------ Given data
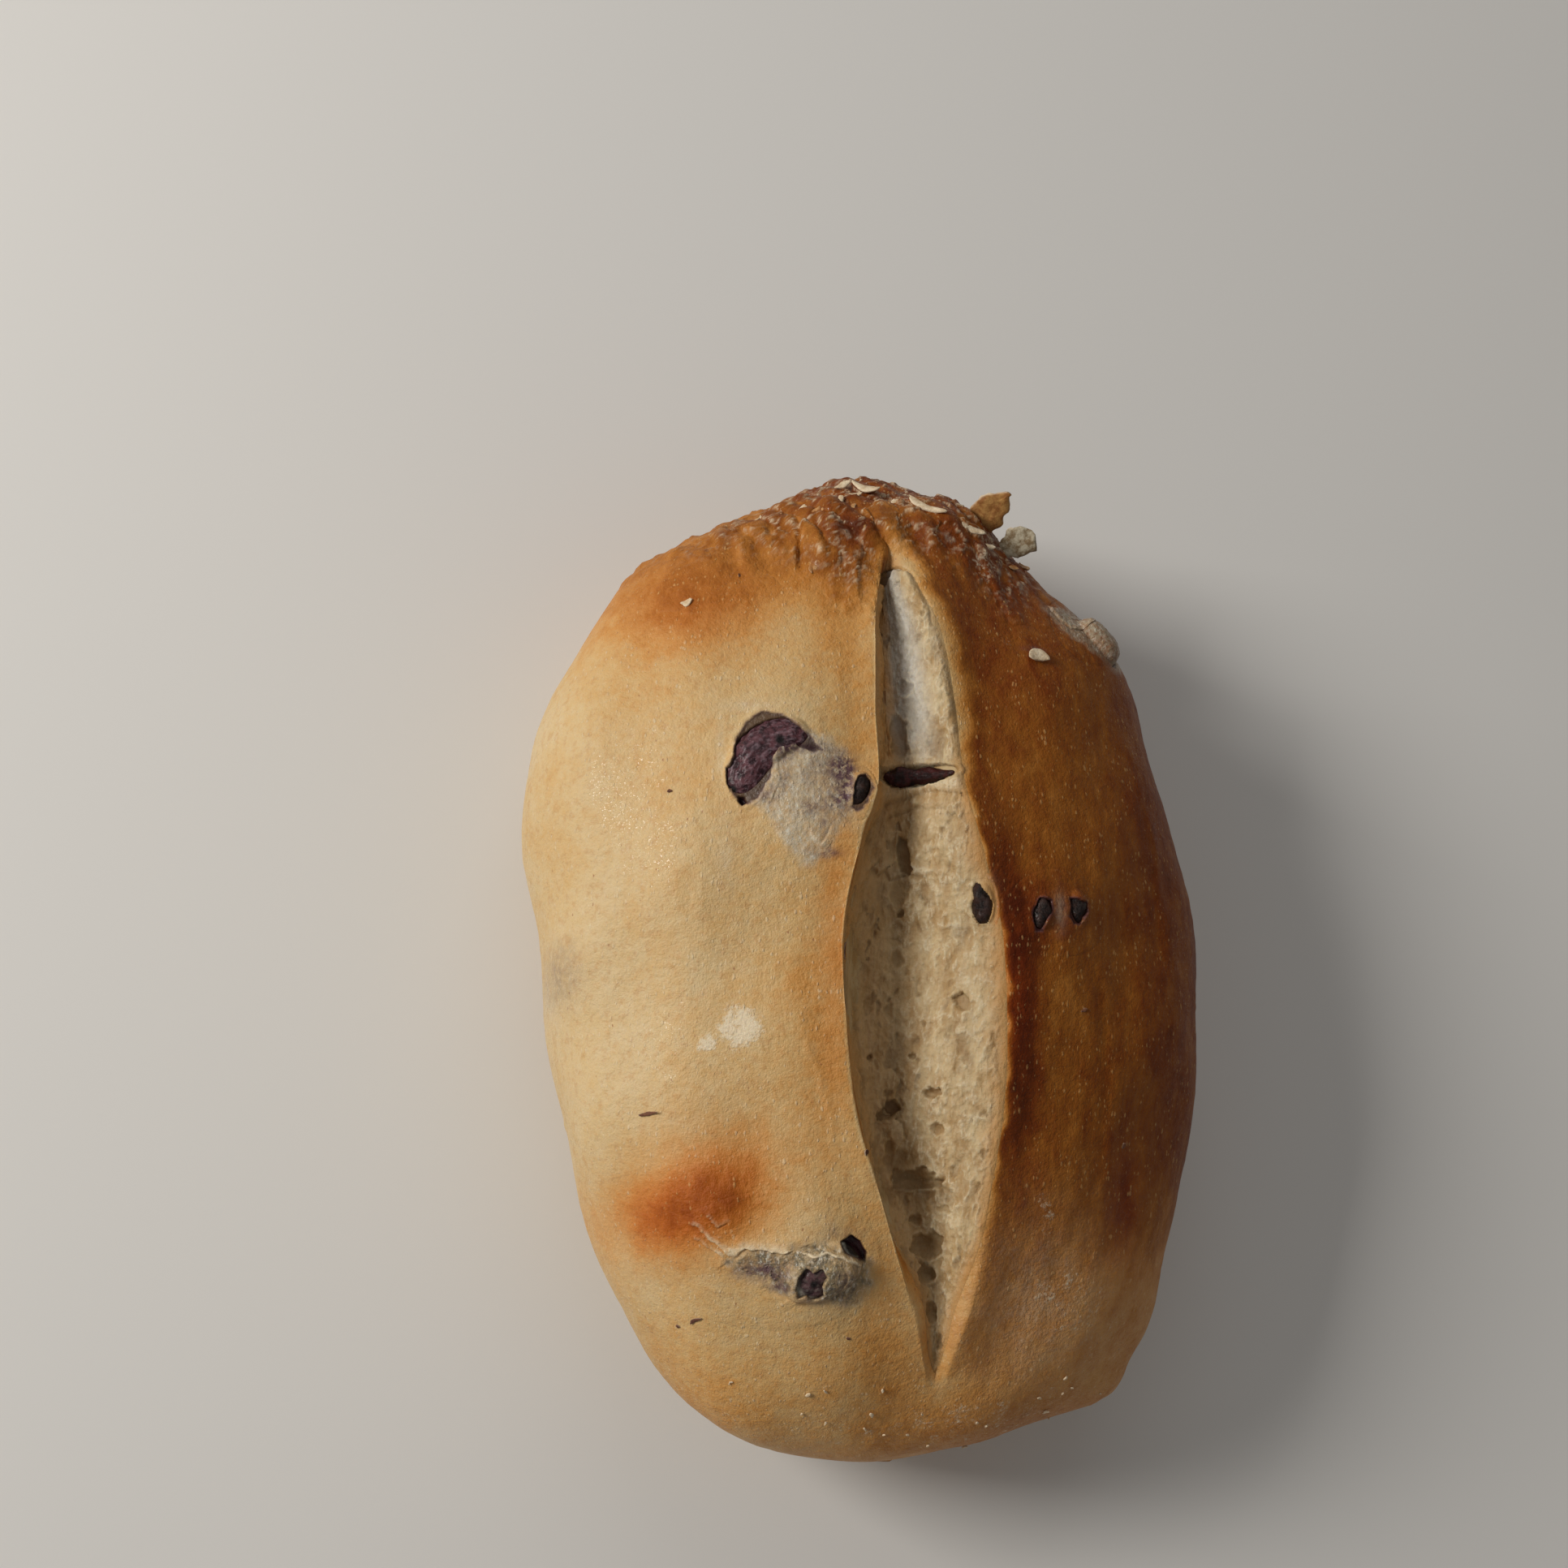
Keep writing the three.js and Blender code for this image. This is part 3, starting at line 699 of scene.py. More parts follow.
@dataclass(frozen=True)
class CrustFinish:
    """Baked crust: a ramp from pale cream to burnt brown read by how far each place is baked."""

    ramp: Rows = (
        (0, 0.68, 0.52, 0.3), (0.13, 0.66, 0.475, 0.24), (0.26, 0.64, 0.405, 0.165), (0.4, 0.6, 0.295, 0.078),
        (0.54, 0.48, 0.185, 0.028), (0.68, 0.31, 0.1, 0.011), (0.84, 0.2, 0.044, 0.004), (1, 0.1, 0.018, 0.002))
    fleck: Colour = (0.8, 0.66, 0.45, 1)
    golden_fleck: Colour = (0.85, 0.52, 0.2, 1)
    reddening: Colour = (1, 0.66, 0.42, 1)
    blush: Colour = (0.5, 0.24, 0.075, 1)
    spot: Colour = (0.3, 0.1, 0.04, 1)
    stain: Colour = (0.12, 0.06, 0.07, 1)
    veil: Colour = (0.6, 0.5, 0.35, 1)
    thread: Colour = (0.74, 0.7, 0.58, 1)
    moss: Colour = (0.17, 0.145, 0.09, 1)
    # Dark wine of olive-stained dough in the openings, and painted shade in the small holes.
    raw_and_shade: Colour = (0.035, 0.012, 0.014, 1)
    inside: Colour = (0.54, 0.37, 0.19, 1)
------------
Exactly repeat the lines above, from the opening line through the one with "crust: a ramp", and include nothing else.

Finished exercise:
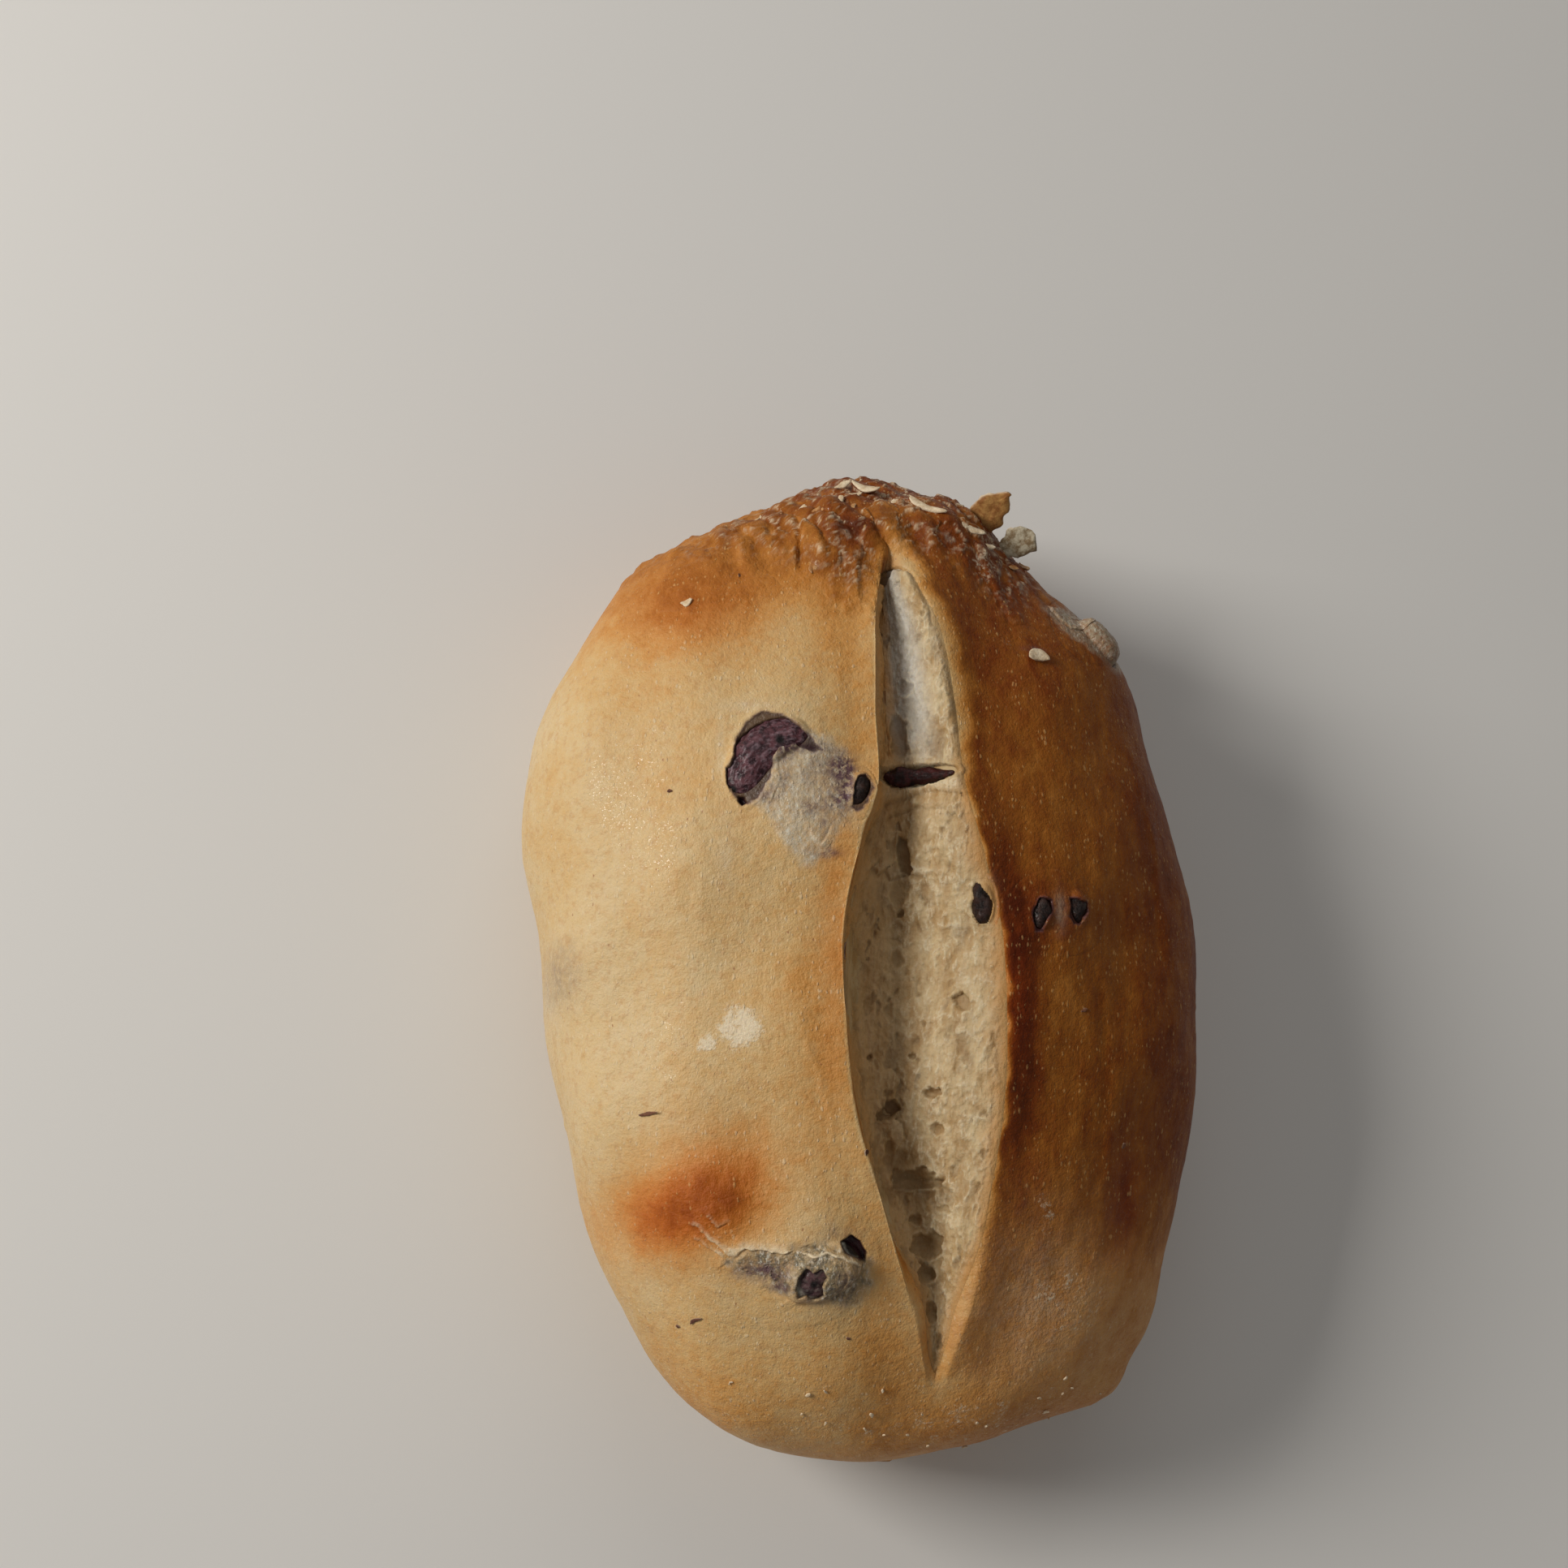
Keep writing the three.js and Blender code for this image. This is part 3, starting at line 699 of scene.py. More parts follow.
@dataclass(frozen=True)
class CrustFinish:
    """Baked crust: a ramp from pale cream to burnt brown read by how far each place is baked."""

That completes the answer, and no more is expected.